Two of Wilsons’ current stewardship projects are the self-described “boosting” of two nature preserves— the E.O. Wilson Biophilia Center on Nokuse Plantation in Walton County, Fla., and the Gorongosa National Park in Mozambique.
In September 2015, PBS aired Of Ants and Men, a documentary that explores Wilson’s life and work. An Alabama Public Television (APTV) synopsis of the film states, “E.O. Wilson’s Of Ants and Men inspires viewers with Wilson’s revolutionary thinking and joyful exploration of the natural world, painting an engaging portrait of an extraordinary man often called ‘a Darwin for the modern day.’ Through engaging interviews and investigations around the globe, the film brings together three great themes of Wilson’s life and work: the wonder of nature; the evolution of human social behavior; and humanity’s need to come to terms with our place in the natural world.”

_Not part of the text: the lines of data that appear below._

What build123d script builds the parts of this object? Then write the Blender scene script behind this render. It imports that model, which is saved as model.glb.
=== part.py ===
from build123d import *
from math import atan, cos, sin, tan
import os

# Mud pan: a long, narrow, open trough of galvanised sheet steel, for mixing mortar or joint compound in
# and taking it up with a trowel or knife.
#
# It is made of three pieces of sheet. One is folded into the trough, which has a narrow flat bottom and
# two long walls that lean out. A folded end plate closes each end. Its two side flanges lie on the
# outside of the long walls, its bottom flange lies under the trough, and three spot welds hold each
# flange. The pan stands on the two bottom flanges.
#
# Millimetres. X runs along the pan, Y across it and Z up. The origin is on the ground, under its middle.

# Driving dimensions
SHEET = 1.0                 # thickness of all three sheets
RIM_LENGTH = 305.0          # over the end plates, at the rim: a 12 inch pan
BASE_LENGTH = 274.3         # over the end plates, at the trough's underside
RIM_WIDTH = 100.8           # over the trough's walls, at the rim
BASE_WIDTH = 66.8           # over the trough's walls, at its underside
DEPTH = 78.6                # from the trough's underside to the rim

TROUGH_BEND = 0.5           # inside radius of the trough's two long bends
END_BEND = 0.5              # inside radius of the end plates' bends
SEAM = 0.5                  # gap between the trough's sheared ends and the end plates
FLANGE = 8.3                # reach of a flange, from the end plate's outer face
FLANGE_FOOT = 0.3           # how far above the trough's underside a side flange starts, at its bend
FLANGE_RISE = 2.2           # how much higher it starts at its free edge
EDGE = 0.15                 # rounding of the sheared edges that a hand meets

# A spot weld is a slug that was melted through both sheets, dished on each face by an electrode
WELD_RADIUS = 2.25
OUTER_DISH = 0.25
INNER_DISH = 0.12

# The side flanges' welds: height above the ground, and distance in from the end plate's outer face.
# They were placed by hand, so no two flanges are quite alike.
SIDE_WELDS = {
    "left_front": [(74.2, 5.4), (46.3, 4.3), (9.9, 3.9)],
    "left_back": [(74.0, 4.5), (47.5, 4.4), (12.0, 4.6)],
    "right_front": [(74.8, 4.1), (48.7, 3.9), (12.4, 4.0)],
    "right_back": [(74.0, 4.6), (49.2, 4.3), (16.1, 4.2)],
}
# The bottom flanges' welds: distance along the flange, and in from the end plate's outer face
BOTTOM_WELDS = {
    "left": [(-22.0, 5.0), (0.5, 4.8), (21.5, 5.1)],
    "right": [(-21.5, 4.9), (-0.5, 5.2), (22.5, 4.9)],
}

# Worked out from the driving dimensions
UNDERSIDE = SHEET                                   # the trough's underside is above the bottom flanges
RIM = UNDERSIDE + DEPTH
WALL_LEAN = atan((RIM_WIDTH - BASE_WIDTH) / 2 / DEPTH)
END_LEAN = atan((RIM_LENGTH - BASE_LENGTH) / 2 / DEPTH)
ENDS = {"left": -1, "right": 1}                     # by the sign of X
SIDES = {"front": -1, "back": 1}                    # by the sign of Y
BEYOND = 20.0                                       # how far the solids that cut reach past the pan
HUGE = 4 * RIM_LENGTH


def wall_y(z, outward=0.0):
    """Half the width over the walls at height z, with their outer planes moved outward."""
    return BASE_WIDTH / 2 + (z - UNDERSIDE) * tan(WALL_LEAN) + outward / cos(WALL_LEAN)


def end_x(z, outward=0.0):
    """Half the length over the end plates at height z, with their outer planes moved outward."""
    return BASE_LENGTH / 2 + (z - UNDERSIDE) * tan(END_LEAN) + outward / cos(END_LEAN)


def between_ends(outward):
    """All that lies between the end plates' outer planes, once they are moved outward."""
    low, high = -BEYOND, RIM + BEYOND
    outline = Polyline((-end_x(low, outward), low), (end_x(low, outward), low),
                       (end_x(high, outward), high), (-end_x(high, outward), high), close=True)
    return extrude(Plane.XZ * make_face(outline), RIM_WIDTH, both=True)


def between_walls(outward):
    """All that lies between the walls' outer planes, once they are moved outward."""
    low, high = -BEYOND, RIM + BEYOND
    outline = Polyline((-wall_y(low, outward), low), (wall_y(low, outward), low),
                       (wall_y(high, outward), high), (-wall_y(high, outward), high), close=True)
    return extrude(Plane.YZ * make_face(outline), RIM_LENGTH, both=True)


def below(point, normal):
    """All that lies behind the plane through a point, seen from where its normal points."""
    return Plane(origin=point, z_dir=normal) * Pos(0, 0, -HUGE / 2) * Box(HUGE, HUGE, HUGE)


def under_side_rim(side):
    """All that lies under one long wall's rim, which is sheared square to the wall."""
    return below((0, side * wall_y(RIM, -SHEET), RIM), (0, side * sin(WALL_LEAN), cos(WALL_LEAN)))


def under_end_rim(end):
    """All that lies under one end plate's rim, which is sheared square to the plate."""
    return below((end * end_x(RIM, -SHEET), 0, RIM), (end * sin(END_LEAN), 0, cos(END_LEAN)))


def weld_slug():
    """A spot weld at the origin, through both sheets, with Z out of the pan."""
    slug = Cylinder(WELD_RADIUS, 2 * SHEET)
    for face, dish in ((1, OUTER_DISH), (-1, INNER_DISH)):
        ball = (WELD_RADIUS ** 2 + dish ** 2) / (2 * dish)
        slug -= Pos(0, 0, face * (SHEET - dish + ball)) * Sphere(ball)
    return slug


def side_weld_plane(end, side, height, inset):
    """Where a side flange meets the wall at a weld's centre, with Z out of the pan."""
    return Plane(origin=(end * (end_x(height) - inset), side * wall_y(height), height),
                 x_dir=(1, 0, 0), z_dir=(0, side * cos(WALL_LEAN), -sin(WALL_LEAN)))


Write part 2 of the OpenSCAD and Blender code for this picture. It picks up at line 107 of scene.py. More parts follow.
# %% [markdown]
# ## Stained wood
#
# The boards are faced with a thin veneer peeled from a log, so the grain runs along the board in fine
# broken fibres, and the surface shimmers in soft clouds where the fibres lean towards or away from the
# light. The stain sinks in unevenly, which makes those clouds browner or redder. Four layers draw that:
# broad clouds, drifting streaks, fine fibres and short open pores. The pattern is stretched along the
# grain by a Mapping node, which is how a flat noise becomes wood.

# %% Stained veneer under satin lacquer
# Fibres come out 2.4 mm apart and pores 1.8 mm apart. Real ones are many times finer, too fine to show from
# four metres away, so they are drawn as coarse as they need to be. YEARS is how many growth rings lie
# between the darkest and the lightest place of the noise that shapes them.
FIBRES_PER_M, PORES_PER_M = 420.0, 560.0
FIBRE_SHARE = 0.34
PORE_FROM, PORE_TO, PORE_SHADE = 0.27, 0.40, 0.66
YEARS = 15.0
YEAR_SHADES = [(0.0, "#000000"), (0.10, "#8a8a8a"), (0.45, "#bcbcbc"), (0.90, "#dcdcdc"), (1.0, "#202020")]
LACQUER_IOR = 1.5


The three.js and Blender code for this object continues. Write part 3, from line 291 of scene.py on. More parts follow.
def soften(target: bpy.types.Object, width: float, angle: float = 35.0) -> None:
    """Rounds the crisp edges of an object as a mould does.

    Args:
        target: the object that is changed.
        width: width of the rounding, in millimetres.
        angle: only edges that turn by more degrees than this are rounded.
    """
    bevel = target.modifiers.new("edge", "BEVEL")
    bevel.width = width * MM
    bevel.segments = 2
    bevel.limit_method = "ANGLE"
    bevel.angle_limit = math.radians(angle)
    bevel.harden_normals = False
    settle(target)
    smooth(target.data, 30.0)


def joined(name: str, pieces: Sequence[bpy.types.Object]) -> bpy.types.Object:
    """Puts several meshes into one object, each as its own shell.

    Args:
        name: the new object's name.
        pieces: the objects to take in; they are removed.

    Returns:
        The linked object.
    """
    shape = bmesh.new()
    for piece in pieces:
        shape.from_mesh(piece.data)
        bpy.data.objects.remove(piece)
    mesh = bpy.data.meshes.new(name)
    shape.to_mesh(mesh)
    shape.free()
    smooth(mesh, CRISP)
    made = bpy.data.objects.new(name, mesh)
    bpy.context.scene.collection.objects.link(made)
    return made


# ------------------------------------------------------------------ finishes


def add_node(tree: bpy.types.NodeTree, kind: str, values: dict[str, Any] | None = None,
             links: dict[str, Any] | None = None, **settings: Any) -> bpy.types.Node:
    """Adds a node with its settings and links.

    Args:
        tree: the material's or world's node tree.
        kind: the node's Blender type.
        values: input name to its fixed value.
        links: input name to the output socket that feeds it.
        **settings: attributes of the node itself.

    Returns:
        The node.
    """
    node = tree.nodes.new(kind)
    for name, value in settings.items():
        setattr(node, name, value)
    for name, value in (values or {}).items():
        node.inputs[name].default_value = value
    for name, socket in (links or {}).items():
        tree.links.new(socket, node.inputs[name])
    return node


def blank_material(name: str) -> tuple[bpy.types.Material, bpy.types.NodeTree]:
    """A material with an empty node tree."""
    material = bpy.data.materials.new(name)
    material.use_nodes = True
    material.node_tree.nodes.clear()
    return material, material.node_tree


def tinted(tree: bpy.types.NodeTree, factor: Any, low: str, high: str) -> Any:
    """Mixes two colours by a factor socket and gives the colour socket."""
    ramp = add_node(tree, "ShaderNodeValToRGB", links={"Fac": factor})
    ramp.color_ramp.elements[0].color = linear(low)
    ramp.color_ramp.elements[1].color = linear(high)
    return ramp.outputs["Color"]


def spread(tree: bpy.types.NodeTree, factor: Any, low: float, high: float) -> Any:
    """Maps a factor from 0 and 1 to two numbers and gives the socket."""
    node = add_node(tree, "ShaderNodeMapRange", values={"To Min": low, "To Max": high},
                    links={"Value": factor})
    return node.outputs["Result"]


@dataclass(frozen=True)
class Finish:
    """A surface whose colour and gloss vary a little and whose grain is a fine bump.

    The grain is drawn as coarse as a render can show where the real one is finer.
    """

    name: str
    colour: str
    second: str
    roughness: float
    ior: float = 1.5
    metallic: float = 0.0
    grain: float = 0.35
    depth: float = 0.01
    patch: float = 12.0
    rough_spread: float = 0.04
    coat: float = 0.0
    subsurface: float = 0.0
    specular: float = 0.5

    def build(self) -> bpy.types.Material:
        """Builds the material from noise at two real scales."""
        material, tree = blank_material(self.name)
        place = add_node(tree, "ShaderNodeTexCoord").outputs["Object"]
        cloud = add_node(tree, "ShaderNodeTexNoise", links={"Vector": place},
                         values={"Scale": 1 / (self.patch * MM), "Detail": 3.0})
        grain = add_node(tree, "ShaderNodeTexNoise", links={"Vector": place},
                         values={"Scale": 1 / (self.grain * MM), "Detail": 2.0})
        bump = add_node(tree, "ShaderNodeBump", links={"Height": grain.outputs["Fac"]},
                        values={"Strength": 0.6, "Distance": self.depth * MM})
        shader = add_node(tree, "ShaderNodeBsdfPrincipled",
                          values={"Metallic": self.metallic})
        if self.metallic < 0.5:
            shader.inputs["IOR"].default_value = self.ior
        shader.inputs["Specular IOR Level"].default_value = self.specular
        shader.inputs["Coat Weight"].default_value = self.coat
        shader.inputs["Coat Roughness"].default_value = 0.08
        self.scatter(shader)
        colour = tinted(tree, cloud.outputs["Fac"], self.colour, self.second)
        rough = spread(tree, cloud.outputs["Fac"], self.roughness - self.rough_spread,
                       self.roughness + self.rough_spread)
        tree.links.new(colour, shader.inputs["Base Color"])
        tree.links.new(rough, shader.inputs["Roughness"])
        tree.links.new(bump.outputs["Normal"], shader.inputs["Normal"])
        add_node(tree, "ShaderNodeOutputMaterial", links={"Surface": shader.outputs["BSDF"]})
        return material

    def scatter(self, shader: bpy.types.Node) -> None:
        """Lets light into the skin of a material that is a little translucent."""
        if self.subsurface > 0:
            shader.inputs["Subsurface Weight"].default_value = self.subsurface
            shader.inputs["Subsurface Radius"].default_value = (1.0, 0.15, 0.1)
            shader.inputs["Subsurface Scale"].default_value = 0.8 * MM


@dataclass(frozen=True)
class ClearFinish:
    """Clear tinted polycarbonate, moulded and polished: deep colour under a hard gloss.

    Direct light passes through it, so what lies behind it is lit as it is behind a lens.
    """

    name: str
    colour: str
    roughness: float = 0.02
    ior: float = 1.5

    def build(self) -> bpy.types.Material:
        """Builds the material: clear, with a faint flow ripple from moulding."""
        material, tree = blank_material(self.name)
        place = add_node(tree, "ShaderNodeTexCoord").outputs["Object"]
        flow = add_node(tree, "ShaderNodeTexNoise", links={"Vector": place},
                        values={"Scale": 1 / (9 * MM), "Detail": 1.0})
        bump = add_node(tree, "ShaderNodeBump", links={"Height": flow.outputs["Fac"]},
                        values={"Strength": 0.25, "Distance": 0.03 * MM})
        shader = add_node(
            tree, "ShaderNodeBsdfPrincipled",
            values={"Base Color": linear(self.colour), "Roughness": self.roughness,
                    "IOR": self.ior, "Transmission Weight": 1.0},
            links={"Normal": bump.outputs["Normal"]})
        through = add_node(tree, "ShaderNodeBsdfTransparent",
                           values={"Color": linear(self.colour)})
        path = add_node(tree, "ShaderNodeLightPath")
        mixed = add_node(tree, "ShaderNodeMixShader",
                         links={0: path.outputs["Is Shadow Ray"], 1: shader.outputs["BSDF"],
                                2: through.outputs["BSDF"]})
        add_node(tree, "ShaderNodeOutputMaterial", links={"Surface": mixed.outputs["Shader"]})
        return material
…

The film will air again on APTV on December 20, 2015, at noon.
Immediately following the September broadcast of Of Ants and Men, APTV aired an episode of its nature series Discovering Alabama, hosted by Doug Phillips. The program, Dr. E.O. Wilson: A Discovering Alabama Special, highlighted Phillips’ interviews with Wilson over the past thirty years.
“Dr. Wilson has given graciously in visiting Alabama and granting on-camera interviews for a number of Discovering Alabama documentaries,” said Phillips. “Often these occasions have included time for him and me to stroll the backwoods or drive the backroads and enjoy the wonderful wilds of our state. The world may appreciate my friend Ed Wilson for his great scientific stature, but I appreciate him also for his great love for Alabama. And, certainly, Ed’s profound contributions to eco-literature make him fully deserving of the Harper Lee Award.”
APTV will re-broadcast Dr. E.O. Wilson: A Discovering Alabama Special immediately following the December 20 airing of Of Ants and Men.
The Harper Lee Award for Alabama’s Distinguished Writer of the Year, presented annually by Alabama Southern Community College at the Alabama Writers Symposium in Monroeville, is made possible through a generous grant from George F. Landegger, Chairman, Parsons & Whittemore.
The Alabama Writers’ Forum, a statewide literary arts organization and partnership program of the Alabama State Council on the Arts, coordinates the process to select the Harper Lee Award recipient annually from nominations from the field.